*Challenge*
Your task is to quote the material that follows, in full and exactly.

*Data provided*
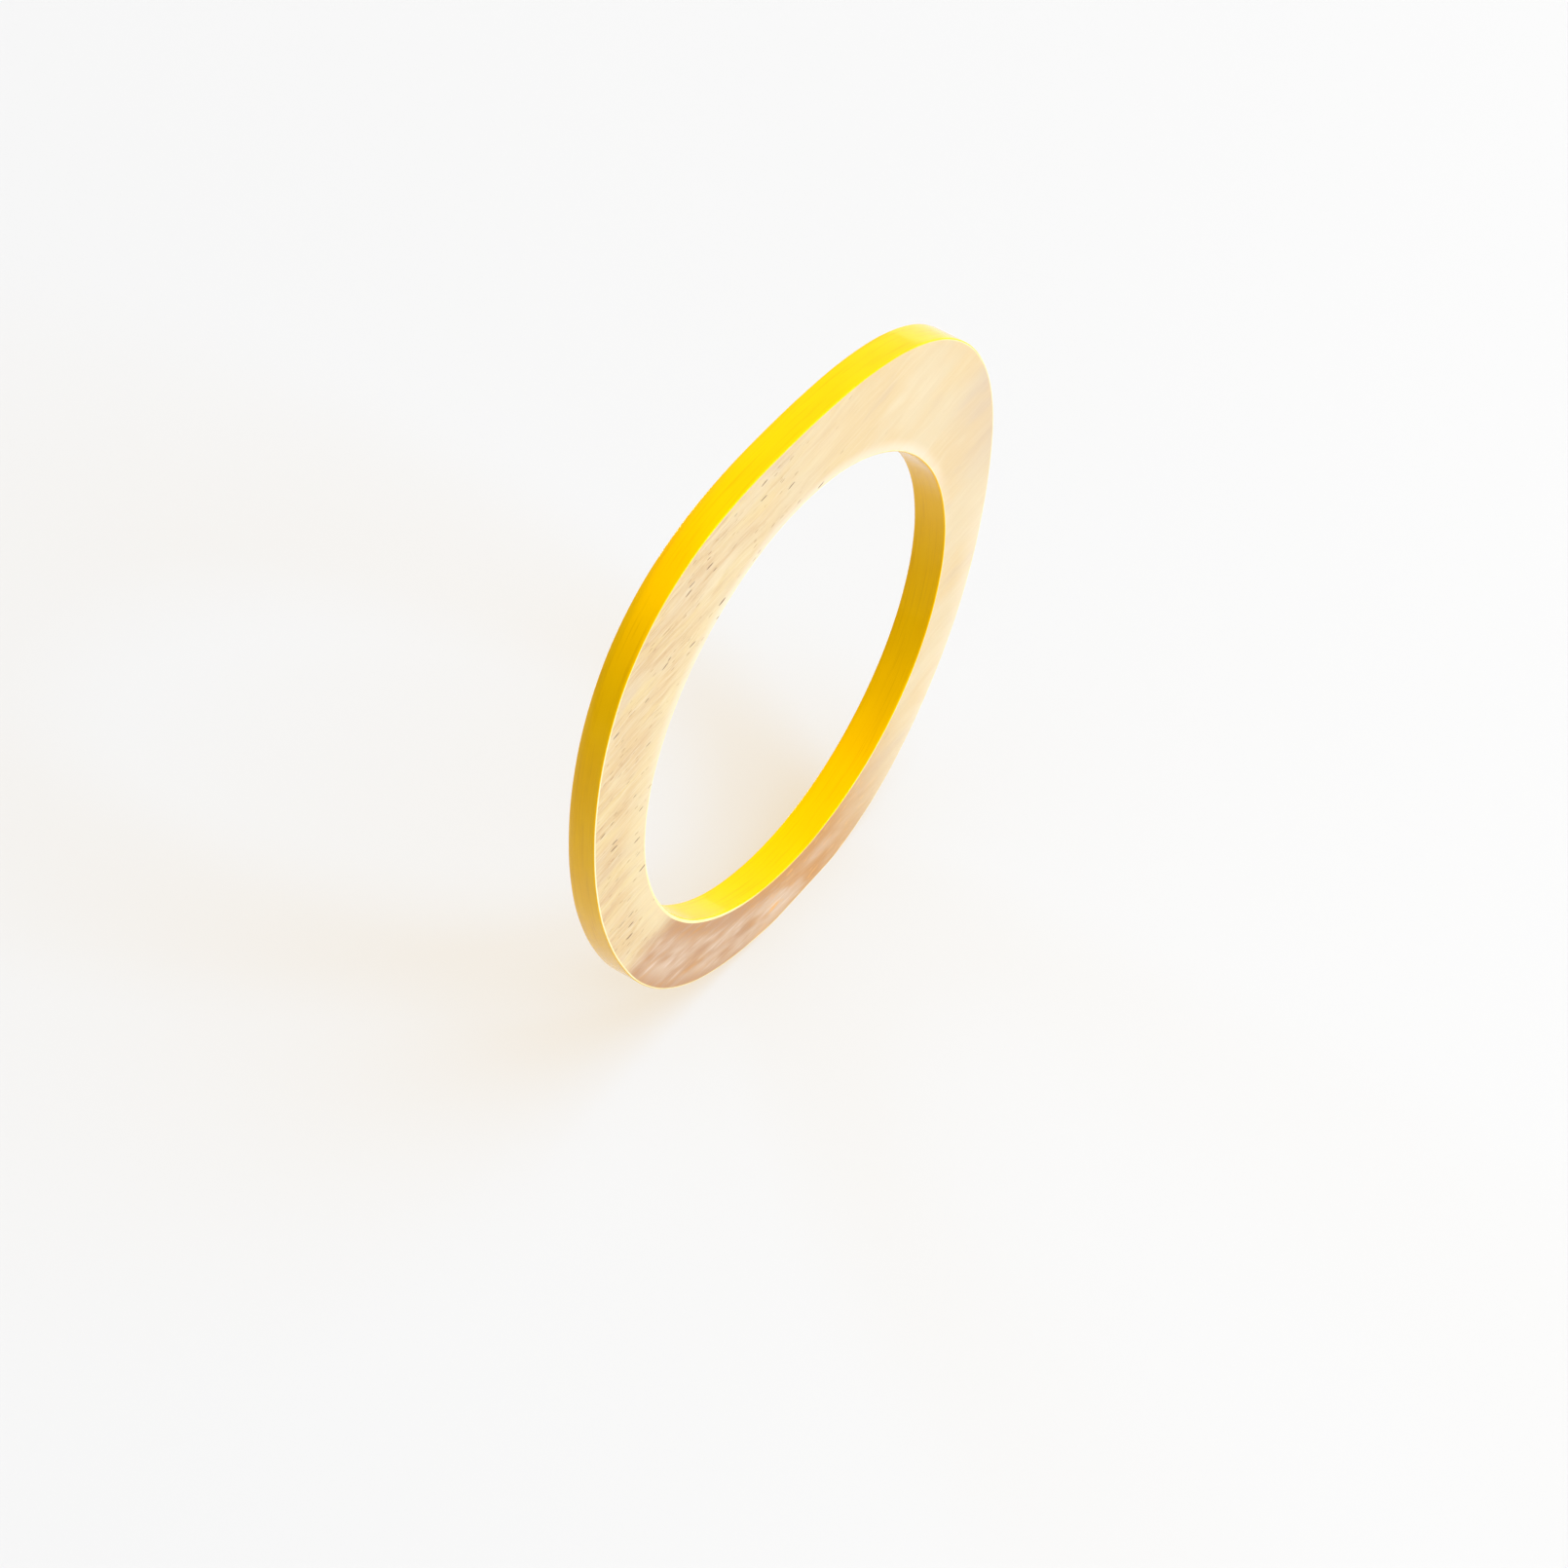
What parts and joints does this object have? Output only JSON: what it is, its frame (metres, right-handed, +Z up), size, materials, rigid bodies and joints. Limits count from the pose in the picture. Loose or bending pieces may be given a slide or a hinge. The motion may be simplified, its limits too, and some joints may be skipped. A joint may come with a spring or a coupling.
{
  "type": "bangle",
  "caption": "Slip-on bangle cut from a flat plate of polished blonde horn, with a round wrist hole, a softly squared outline and yellow lacquered rim walls.",
  "frame": {"origin": "middle of the base of the bounding box, on the surface that the bangle stands on", "axes": "+Z up through the wrist hole's height, +X across the wrist hole along the plate, -Y out of the plane front face"},
  "size_m": [0.0858, 0.005, 0.0856],
  "materials": {
    "horn": "natural blonde horn, buffed to a soft gloss, fine straight fibres and small dark pores",
    "ground_coat": "pale cream ground coat, rubbed smooth at its edge",
    "yellow_lacquer": "warm yellow lacquer, polished to a high gloss"
  },
  "bodies": {
    "root": {"horn_body": "horn", "outer_ground_coat": "ground_coat", "inner_ground_coat": "ground_coat", "outer_lacquer": "yellow_lacquer", "inner_lacquer": "yellow_lacquer"}
  },
  "joints": []
}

*Full response*
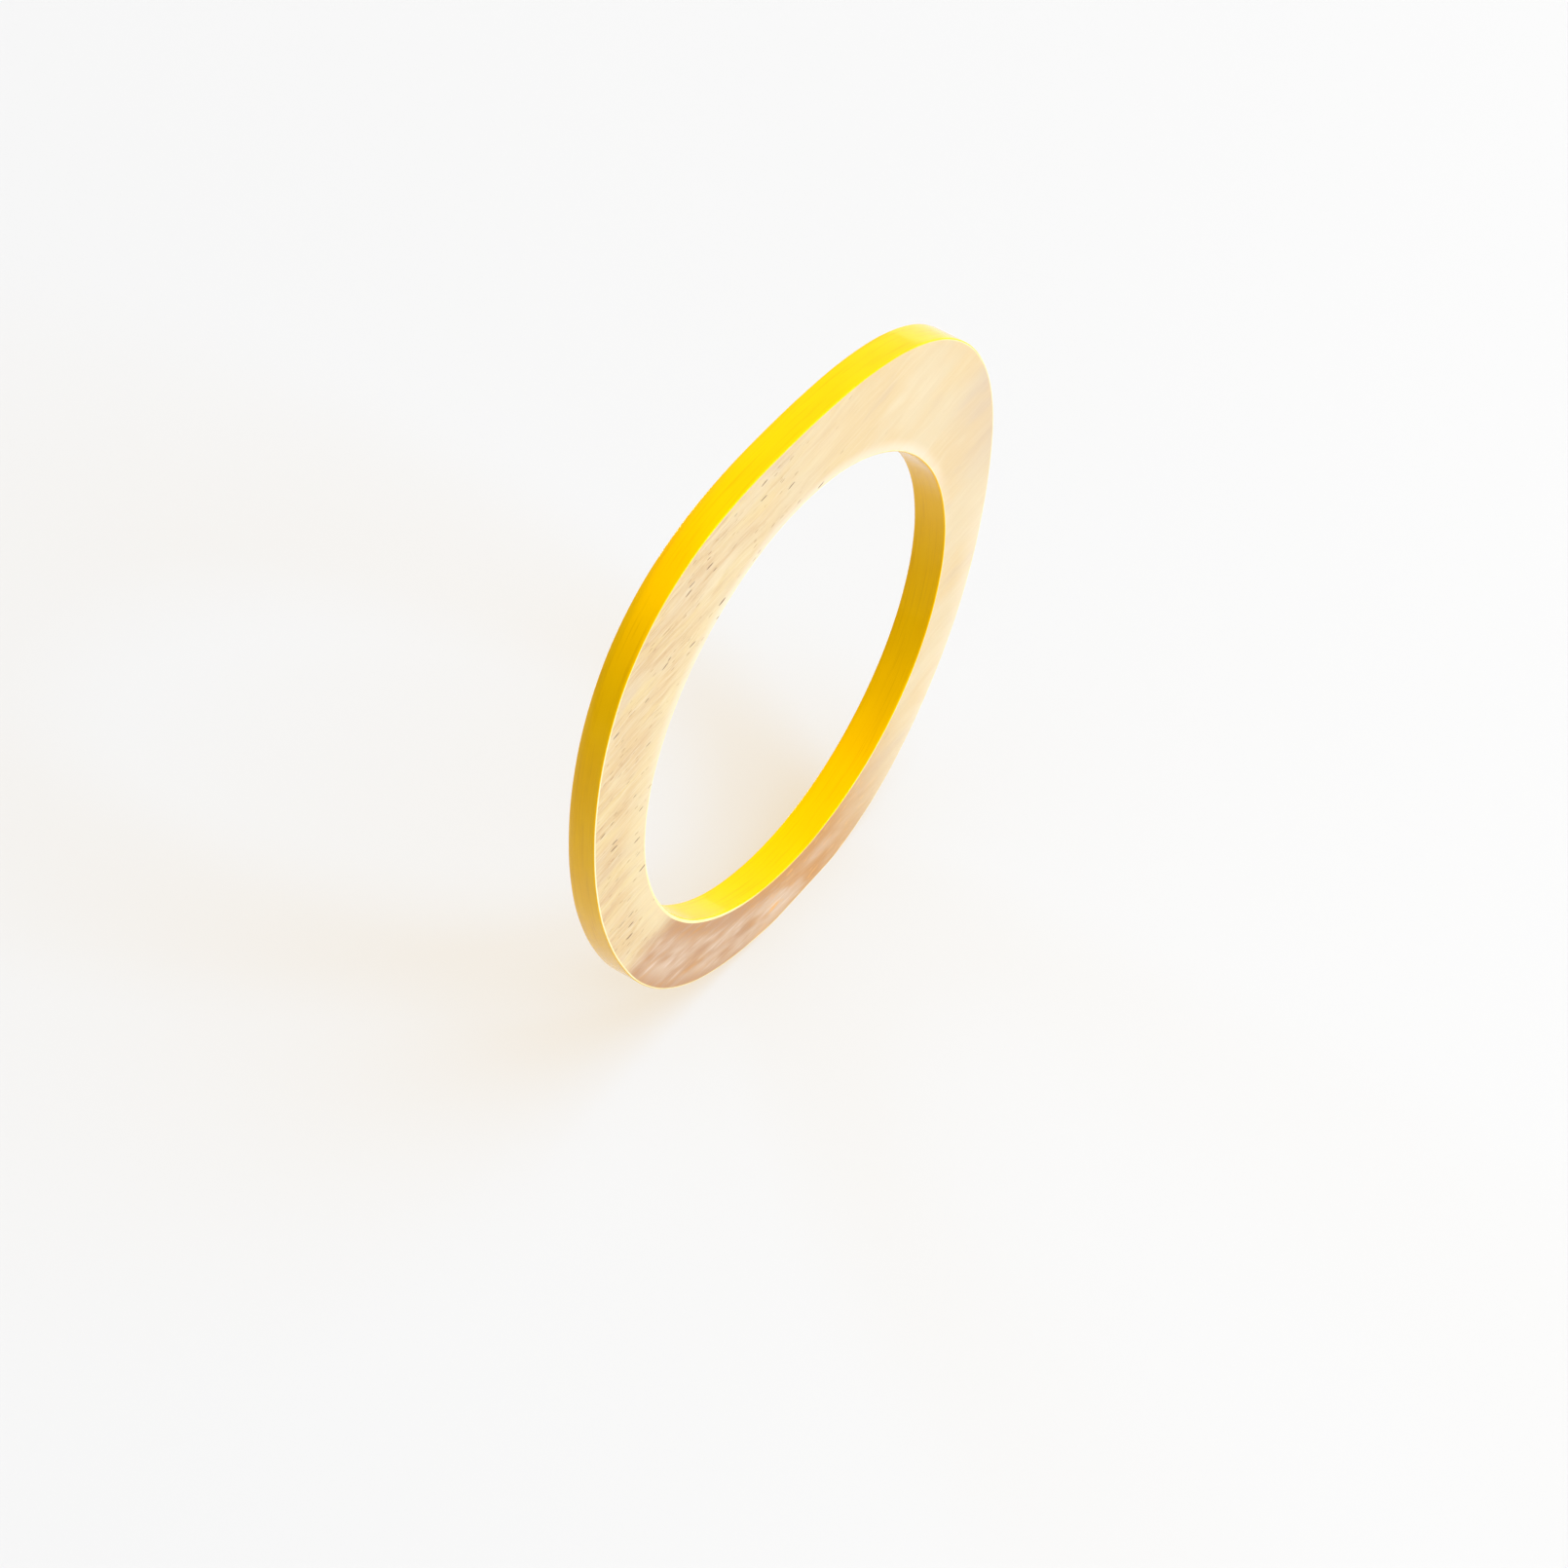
What parts and joints does this object have? Output only JSON: what it is, its frame (metres, right-handed, +Z up), size, materials, rigid bodies and joints. Limits count from the pose in the picture. Loose or bending pieces may be given a slide or a hinge. The motion may be simplified, its limits too, and some joints may be skipped. A joint may come with a spring or a coupling.
{
  "type": "bangle",
  "caption": "Slip-on bangle cut from a flat plate of polished blonde horn, with a round wrist hole, a softly squared outline and yellow lacquered rim walls.",
  "frame": {"origin": "middle of the base of the bounding box, on the surface that the bangle stands on", "axes": "+Z up through the wrist hole's height, +X across the wrist hole along the plate, -Y out of the plane front face"},
  "size_m": [0.0858, 0.005, 0.0856],
  "materials": {
    "horn": "natural blonde horn, buffed to a soft gloss, fine straight fibres and small dark pores",
    "ground_coat": "pale cream ground coat, rubbed smooth at its edge",
    "yellow_lacquer": "warm yellow lacquer, polished to a high gloss"
  },
  "bodies": {
    "root": {"horn_body": "horn", "outer_ground_coat": "ground_coat", "inner_ground_coat": "ground_coat", "outer_lacquer": "yellow_lacquer", "inner_lacquer": "yellow_lacquer"}
  },
  "joints": []
}